_What the task requires_
Exactly and only the lines from the one containing "lifted() splash_wheel();" through the one containing "bpy.context.scene.collection.objects.link(empty)" are to be repeated, both ends included.

[Stored dataset items]

—————

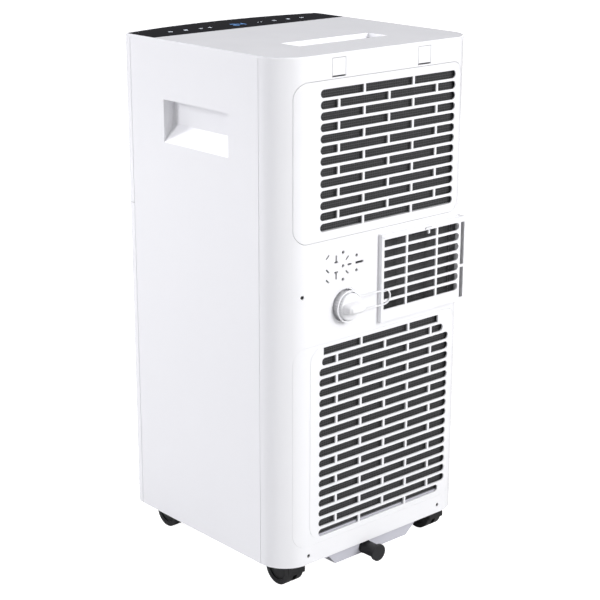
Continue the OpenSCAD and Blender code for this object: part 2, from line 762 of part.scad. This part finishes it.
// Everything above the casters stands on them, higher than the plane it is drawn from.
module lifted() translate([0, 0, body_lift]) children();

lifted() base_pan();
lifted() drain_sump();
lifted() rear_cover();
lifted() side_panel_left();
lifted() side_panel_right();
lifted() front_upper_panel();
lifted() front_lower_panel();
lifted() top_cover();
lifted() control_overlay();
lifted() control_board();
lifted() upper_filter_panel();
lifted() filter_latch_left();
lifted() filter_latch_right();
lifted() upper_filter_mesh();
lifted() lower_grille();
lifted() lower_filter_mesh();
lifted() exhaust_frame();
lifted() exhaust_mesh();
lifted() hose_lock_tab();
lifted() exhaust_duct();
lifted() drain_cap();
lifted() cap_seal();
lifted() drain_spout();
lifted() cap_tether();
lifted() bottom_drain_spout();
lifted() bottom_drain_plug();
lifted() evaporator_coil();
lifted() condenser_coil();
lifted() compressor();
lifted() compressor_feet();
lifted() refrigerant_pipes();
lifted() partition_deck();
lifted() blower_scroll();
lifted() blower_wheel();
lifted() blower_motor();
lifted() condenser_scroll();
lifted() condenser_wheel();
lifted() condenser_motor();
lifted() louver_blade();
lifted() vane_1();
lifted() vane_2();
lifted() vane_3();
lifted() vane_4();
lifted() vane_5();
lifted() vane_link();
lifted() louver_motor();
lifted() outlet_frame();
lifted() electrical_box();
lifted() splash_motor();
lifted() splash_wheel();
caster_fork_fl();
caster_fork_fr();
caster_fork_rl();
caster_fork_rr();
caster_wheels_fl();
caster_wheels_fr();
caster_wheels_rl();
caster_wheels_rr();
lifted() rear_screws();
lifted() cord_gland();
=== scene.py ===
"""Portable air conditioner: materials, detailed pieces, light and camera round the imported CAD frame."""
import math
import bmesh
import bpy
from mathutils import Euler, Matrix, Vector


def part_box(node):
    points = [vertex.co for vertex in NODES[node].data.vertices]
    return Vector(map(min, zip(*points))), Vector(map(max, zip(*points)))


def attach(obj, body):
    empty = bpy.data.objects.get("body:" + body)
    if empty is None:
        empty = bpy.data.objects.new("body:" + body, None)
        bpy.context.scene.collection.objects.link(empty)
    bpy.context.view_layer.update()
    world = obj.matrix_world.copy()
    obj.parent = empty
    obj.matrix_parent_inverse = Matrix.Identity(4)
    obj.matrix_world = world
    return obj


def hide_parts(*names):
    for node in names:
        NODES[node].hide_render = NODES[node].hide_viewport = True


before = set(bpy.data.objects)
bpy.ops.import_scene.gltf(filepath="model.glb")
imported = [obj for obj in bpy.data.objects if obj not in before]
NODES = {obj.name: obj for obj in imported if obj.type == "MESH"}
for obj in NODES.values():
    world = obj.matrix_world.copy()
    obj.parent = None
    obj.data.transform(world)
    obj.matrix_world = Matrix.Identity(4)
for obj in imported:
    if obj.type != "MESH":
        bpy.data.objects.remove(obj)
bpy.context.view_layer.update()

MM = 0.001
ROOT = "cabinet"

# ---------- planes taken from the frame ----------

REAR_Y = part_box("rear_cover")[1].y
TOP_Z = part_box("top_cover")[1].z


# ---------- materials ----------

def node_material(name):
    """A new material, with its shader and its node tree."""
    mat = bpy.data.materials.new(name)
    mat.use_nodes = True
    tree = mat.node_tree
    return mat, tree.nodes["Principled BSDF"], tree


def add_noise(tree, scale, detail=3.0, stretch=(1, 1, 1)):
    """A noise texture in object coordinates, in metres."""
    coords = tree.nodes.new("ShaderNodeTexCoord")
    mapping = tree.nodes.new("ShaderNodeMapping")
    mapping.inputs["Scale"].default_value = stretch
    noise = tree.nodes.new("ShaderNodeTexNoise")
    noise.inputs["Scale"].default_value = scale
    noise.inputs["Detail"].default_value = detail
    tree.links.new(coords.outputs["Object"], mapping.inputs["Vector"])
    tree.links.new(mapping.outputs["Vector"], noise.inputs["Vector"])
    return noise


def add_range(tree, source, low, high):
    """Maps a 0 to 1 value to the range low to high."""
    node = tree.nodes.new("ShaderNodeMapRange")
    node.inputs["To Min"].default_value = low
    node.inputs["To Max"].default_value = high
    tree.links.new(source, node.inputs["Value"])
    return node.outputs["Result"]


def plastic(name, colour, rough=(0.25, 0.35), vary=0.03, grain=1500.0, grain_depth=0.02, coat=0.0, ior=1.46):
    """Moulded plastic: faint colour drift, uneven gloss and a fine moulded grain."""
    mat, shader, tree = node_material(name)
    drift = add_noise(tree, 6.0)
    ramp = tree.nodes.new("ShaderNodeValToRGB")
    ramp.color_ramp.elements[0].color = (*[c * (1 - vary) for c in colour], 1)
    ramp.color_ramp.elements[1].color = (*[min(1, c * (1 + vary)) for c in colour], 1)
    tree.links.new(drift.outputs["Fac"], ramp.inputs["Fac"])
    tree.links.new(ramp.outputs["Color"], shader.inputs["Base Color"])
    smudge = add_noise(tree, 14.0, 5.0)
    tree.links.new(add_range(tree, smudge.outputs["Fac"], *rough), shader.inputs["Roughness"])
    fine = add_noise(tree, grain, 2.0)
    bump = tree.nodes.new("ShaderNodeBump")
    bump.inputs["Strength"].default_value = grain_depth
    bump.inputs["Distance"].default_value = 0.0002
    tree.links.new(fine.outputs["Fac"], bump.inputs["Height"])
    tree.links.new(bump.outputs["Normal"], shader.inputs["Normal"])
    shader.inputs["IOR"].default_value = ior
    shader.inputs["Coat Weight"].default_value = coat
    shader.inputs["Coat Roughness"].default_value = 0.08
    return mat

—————

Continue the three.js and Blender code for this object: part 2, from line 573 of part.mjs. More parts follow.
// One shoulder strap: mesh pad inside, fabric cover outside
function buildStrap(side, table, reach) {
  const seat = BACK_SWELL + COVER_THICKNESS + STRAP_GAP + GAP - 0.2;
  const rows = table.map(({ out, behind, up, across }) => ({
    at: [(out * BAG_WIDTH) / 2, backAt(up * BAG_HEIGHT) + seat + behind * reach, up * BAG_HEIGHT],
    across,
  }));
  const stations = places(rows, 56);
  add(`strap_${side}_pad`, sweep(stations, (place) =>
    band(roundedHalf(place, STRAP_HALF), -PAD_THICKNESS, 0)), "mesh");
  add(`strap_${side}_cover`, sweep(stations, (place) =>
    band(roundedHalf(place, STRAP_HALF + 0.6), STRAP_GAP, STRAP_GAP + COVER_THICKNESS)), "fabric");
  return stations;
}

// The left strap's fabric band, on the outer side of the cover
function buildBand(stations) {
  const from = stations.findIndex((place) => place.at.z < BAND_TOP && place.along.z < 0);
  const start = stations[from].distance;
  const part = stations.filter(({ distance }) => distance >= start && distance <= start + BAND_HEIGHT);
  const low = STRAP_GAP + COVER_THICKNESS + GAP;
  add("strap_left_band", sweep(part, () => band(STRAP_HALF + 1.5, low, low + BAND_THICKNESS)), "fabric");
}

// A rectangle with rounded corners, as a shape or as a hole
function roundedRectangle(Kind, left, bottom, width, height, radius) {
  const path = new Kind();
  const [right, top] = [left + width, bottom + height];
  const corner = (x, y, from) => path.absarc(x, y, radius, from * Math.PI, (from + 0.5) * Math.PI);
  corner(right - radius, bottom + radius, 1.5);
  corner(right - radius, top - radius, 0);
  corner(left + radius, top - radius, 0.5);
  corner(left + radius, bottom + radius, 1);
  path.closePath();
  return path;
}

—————

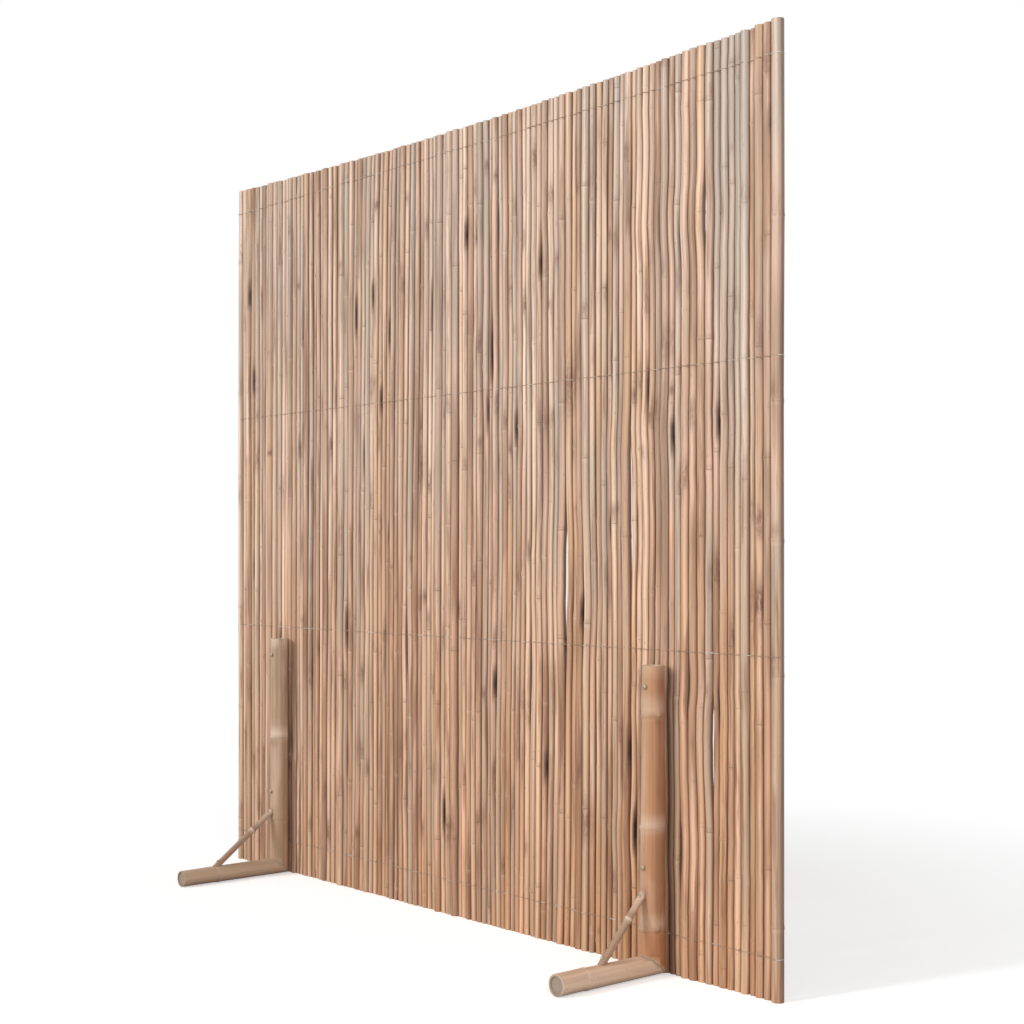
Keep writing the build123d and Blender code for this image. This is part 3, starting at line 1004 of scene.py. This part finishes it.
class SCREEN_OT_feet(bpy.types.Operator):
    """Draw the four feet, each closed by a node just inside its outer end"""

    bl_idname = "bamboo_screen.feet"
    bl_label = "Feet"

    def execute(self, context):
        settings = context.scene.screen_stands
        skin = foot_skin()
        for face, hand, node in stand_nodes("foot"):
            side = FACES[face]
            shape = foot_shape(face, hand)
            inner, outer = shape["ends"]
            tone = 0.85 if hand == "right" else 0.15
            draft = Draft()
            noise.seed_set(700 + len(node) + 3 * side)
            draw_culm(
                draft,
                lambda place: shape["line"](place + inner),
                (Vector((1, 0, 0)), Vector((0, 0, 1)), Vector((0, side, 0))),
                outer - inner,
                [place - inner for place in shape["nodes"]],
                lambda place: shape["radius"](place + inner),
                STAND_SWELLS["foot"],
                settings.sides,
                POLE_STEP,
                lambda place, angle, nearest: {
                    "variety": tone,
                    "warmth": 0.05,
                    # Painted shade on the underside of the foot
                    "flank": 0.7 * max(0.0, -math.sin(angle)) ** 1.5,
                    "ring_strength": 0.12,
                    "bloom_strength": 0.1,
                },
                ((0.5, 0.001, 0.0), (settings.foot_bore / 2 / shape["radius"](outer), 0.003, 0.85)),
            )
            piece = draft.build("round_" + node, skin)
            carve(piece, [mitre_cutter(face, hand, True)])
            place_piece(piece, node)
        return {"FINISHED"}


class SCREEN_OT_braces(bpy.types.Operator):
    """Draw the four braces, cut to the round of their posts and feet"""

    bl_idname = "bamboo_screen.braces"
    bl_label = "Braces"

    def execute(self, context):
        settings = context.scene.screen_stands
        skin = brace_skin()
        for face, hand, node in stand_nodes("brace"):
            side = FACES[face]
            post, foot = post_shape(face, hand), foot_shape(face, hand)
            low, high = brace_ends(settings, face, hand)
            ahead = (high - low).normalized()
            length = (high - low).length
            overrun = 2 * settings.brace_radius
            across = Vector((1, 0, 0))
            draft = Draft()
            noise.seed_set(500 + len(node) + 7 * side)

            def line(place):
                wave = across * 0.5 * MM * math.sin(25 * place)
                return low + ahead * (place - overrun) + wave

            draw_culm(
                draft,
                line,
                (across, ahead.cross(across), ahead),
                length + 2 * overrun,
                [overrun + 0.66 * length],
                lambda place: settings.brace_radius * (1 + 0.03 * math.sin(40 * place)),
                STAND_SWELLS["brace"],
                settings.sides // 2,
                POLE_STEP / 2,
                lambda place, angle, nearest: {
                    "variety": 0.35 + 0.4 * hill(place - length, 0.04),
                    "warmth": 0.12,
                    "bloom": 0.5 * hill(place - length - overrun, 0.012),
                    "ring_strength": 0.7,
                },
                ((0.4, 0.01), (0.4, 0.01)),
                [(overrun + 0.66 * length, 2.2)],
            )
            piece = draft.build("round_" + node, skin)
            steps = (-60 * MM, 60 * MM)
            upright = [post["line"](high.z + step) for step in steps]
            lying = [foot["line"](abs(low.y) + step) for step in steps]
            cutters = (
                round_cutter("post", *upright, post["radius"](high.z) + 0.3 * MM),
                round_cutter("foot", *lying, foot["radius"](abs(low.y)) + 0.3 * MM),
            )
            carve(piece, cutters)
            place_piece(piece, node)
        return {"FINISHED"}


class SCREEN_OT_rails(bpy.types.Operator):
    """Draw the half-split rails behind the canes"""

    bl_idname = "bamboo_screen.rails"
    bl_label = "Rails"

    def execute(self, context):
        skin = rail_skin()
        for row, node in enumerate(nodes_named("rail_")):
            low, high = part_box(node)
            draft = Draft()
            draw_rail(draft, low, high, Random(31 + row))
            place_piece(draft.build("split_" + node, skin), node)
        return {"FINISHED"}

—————

_Written solution_
lifted() splash_wheel();
caster_fork_fl();
caster_fork_fr();
caster_fork_rl();
caster_fork_rr();
caster_wheels_fl();
caster_wheels_fr();
caster_wheels_rl();
caster_wheels_rr();
lifted() rear_screws();
lifted() cord_gland();
=== scene.py ===
"""Portable air conditioner: materials, detailed pieces, light and camera round the imported CAD frame."""
import math
import bmesh
import bpy
from mathutils import Euler, Matrix, Vector


def part_box(node):
    points = [vertex.co for vertex in NODES[node].data.vertices]
    return Vector(map(min, zip(*points))), Vector(map(max, zip(*points)))


def attach(obj, body):
    empty = bpy.data.objects.get("body:" + body)
    if empty is None:
        empty = bpy.data.objects.new("body:" + body, None)
        bpy.context.scene.collection.objects.link(empty)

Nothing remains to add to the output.